* **Data rows**:
start

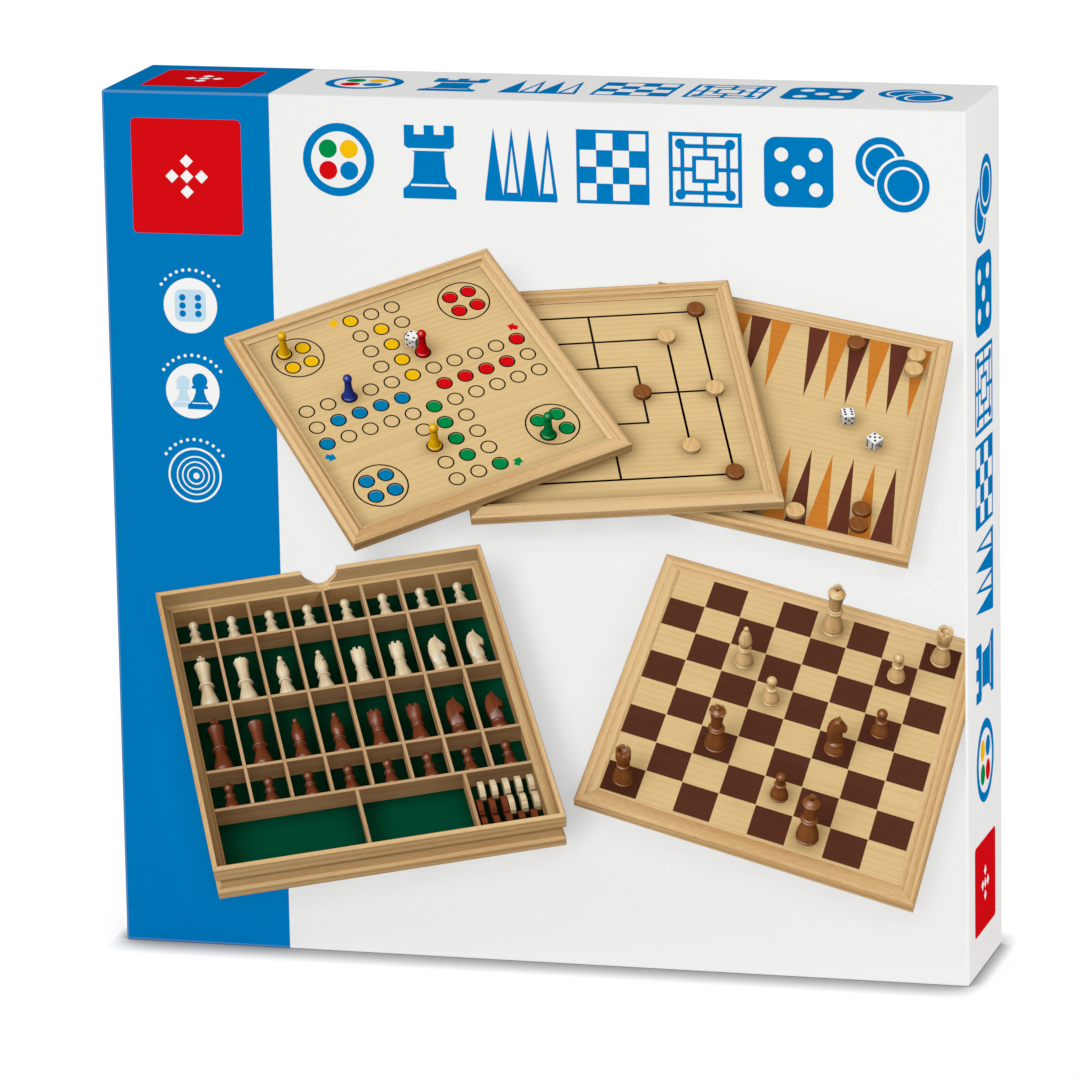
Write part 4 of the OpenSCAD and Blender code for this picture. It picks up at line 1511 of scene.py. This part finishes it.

end
start

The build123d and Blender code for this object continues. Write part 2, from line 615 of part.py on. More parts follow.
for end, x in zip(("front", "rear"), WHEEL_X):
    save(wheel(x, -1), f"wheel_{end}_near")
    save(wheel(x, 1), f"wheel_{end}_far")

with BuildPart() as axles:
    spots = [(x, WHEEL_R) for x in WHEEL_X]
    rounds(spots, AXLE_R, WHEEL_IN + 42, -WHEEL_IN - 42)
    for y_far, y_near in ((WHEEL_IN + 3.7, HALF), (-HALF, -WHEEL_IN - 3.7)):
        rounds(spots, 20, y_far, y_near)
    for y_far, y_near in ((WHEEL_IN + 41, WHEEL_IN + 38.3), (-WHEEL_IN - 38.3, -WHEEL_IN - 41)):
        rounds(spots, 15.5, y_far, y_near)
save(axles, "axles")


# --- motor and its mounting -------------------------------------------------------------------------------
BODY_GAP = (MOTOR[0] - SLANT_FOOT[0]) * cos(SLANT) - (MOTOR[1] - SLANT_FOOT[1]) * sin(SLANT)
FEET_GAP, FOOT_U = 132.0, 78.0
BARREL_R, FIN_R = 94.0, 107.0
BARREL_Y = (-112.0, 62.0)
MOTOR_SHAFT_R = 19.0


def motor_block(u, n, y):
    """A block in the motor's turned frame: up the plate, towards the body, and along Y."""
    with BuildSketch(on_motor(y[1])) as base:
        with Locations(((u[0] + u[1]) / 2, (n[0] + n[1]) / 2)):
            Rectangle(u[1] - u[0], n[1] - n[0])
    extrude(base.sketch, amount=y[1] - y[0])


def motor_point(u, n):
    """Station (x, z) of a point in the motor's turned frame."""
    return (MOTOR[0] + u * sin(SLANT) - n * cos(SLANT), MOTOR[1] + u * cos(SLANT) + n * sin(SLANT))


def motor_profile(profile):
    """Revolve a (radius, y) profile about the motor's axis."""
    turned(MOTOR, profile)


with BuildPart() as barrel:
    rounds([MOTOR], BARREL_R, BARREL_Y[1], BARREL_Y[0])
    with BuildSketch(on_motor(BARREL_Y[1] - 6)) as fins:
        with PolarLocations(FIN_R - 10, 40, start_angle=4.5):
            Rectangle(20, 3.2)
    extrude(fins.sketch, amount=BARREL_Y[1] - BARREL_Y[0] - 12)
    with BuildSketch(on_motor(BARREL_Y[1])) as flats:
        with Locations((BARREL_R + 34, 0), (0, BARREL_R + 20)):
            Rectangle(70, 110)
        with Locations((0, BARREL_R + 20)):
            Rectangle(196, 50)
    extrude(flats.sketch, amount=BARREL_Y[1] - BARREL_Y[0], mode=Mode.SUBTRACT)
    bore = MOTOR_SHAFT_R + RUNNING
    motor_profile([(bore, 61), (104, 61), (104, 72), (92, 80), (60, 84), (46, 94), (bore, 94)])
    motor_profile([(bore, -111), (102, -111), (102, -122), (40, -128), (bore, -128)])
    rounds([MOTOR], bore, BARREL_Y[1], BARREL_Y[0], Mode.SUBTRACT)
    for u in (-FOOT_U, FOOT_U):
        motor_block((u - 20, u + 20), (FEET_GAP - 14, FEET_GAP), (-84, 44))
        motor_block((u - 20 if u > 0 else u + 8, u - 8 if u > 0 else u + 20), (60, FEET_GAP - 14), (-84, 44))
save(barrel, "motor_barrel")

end

Check each line of the data above for the string "Blender", then report how many lines have it, with no other words.

* **Result of this task**: 2